* What to produce *
Retype everything from the line that contains "Reconstruct the object" down to the line that contains "at real size.", inclusive, without altering or adding anything.

* Records shown *
-*-*-
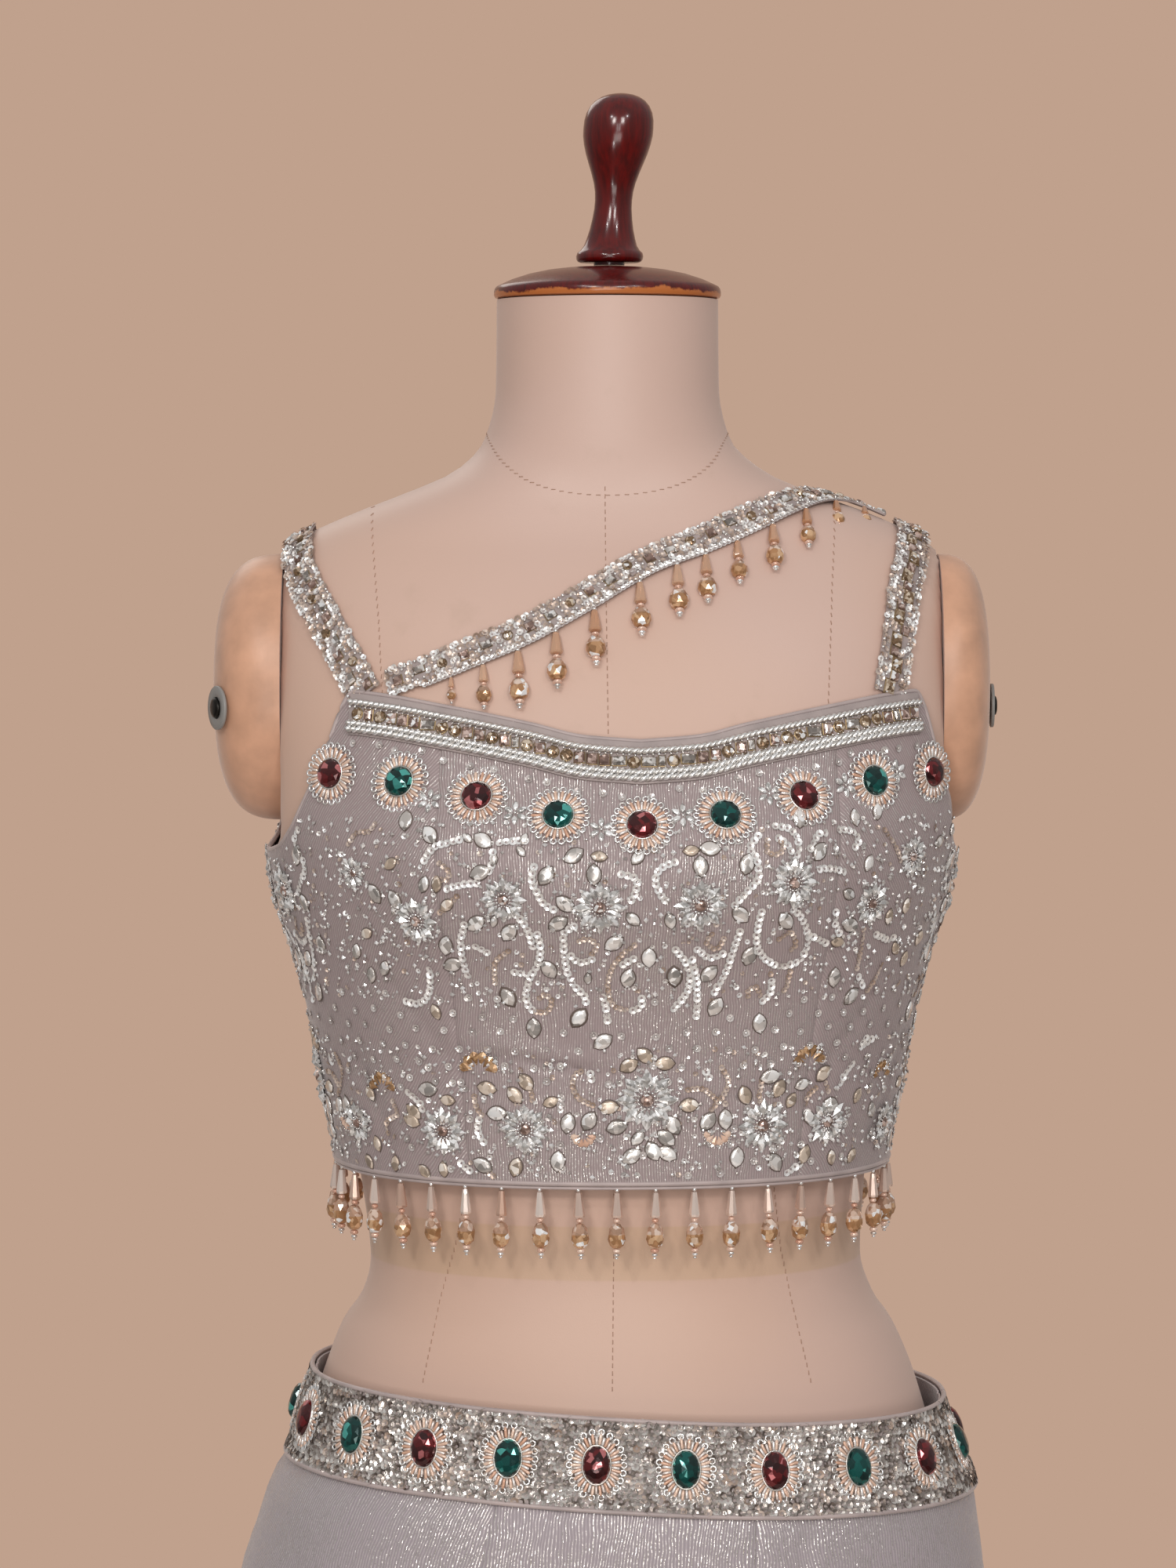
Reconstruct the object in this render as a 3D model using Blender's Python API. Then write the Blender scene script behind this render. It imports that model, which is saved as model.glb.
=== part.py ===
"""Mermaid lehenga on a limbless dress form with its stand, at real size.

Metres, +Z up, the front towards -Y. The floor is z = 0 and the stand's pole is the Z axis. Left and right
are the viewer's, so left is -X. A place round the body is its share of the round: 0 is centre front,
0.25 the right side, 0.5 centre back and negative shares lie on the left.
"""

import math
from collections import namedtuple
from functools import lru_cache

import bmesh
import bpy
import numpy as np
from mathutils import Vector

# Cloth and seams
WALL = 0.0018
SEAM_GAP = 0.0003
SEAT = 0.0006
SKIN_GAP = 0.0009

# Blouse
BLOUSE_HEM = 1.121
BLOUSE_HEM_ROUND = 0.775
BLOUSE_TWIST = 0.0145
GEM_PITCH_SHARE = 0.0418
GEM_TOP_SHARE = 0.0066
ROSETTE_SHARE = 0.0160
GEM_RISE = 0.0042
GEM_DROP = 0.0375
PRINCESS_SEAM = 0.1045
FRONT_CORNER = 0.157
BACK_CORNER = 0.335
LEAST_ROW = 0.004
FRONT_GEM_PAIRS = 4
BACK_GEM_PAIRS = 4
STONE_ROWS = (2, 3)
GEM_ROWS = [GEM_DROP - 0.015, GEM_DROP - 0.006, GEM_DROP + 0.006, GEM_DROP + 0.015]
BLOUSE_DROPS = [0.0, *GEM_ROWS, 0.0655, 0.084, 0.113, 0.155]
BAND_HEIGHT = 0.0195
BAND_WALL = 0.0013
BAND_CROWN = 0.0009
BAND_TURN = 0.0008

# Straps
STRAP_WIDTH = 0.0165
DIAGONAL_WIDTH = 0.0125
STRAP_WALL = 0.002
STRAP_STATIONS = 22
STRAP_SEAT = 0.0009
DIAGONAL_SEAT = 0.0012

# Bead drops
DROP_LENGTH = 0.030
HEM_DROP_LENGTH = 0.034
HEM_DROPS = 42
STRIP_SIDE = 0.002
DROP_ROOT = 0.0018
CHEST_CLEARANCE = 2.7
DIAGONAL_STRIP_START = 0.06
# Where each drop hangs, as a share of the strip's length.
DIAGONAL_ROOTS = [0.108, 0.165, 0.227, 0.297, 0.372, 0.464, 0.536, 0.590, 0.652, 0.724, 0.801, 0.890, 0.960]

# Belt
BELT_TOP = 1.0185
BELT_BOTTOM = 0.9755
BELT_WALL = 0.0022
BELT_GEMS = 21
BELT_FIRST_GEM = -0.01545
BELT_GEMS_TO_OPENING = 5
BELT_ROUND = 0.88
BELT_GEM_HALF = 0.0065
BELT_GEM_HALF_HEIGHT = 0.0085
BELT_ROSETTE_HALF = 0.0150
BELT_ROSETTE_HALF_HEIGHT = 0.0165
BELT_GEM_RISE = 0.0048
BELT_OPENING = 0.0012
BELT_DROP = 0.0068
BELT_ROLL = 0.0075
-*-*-
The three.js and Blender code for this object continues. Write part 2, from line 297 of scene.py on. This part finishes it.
-*-*-
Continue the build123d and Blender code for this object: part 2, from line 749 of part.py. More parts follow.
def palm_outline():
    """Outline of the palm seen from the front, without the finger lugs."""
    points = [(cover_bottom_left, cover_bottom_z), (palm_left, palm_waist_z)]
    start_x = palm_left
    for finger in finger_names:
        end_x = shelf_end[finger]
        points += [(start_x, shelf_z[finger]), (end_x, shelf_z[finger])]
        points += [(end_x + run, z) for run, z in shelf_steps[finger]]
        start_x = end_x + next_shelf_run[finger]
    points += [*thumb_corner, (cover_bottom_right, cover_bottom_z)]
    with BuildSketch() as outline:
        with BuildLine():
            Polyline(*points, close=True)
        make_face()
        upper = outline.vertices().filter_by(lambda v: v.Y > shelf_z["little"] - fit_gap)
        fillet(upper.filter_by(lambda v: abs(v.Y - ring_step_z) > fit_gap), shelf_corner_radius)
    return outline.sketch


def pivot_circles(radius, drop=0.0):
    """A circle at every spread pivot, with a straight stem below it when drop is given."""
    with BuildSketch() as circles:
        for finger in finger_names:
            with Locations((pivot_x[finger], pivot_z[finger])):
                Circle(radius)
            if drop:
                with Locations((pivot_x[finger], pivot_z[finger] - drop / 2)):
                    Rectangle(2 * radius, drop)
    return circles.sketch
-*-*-
* Exercise response *
Reconstruct the object in this render as a 3D model using Blender's Python API. Then write the Blender scene script behind this render. It imports that model, which is saved as model.glb.
=== part.py ===
"""Mermaid lehenga on a limbless dress form with its stand, at real size.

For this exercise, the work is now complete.